The Moral Split at the Center
One of the sharpest parts of the lyric is the contrast between the two women. The partner is described with warmth and loyalty, even heart of gold
. The other relationship is framed around touch, heat, and immediate temptation.
That split gives the song its drama. This is not a story where home is cruel and the outside romance is salvation. In fact, the lyric admits the faithful partner is good. That makes the narrator's behavior look more selfish.
Interpretation: this is why the song still feels tense decades later. It does not excuse the cheating with a tragic backstory. Instead, it shows someone surrendering to desire while fully aware of the damage.

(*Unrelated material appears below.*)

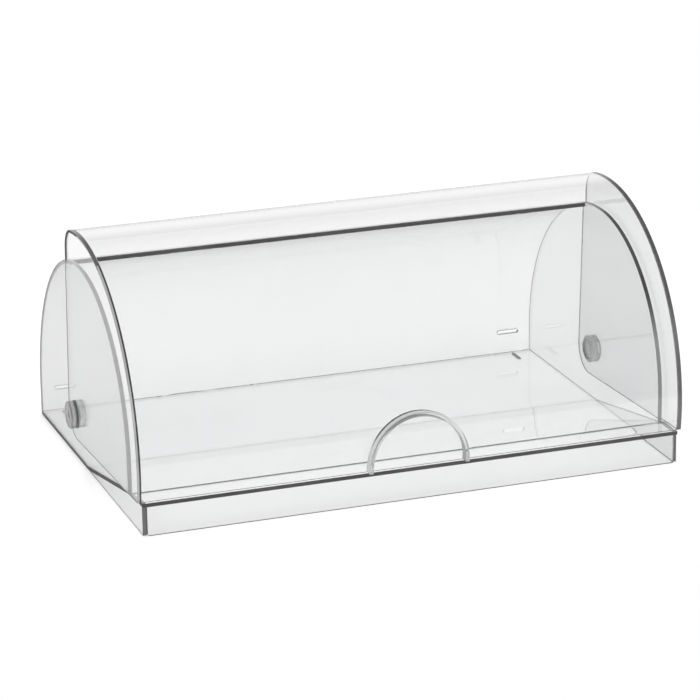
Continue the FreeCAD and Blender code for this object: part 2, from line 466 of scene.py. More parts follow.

How the Chorus Turns Desire Into Habit
The chorus is simple on purpose. Rather than explain feelings in detail, it repeats the same motion again and again: leaving one place and going to another. That repetition mirrors behavior becoming routine.
The line about needing feel your touch
matters here. It reduces the decision to sensation. The narrator is not searching for emotional truth. They are chasing relief, thrill, and bodily connection.
When it gets too much
I need to feel your touch
In just two lines, the song gives the whole cycle: pressure builds, desire rises, and the narrator runs back to the affair. That is why the hook sounds so urgent. It is not romance at peace; it is craving in motion.
Why Rage's Dance Version Feels Different
Rage did not change the lyric meaning, but they did change how the song feels. Bryan Adams' 1984 original was built as a rock song on Reckless, with a muscular riff, raspy vocals, and a big FM-radio chorus. Billboard called it Full-blast rock
, which fits the original's direct, charging energy.
Rage shifted that energy into early-90s dance-pop. The beat is more club-ready, smoother, and lighter on its feet. That makes the story easier to absorb as pure excitement at first. A listener may hear movement, momentum, and hook before noticing the ethical ugliness underneath.
Interpretation: this is the most interesting thing about the cover. Dance production can make the narrator's reckless behavior sound glamorous, even though the words still describe betrayal.
Artist Context That Helps Explain the Song
Bryan Adams and Jim Vallance wrote the song, and the original was released on October 18, 1984, as the lead single from Reckless. It became a major hit, reaching No. 1 on Billboard's Top Rock Tracks and No. 6 on the Hot 100. Critics and reference sources have long summarized its subject as infidelity, and Ira Robbins of CMJ famously called it a brief "cheating classic."
Rage's cover matters because it carried that same narrative into a different era. Released on October 12, 1992, it reintroduced the song to dance audiences and proved the hook was strong enough to survive a genre change.
There is also an ironic side note in the Bryan Adams video: it reframes the object of desire as a guitar rather than a mistress. That playful visual idea softens the story onscreen, but it does not erase what the lyric says.
Final Take on the Meaning
So, what is the meaning of Run to You Rage? It is a song about knowingly choosing temptation over loyalty. The narrator is torn, but not innocent. They admire the person at home, crave the person on the side, and keep repeating the same betrayal.
Rage's version does not rewrite that message. It simply dresses it in brighter, more danceable clothes, which makes the song's conflict feel more seductive and, in some ways, more unsettling.
Interpretation disclaimer: song meaning can be subjective. This reading is based on the credited lyrics, release history, and documented context around both Bryan Adams' original and Rage's cover.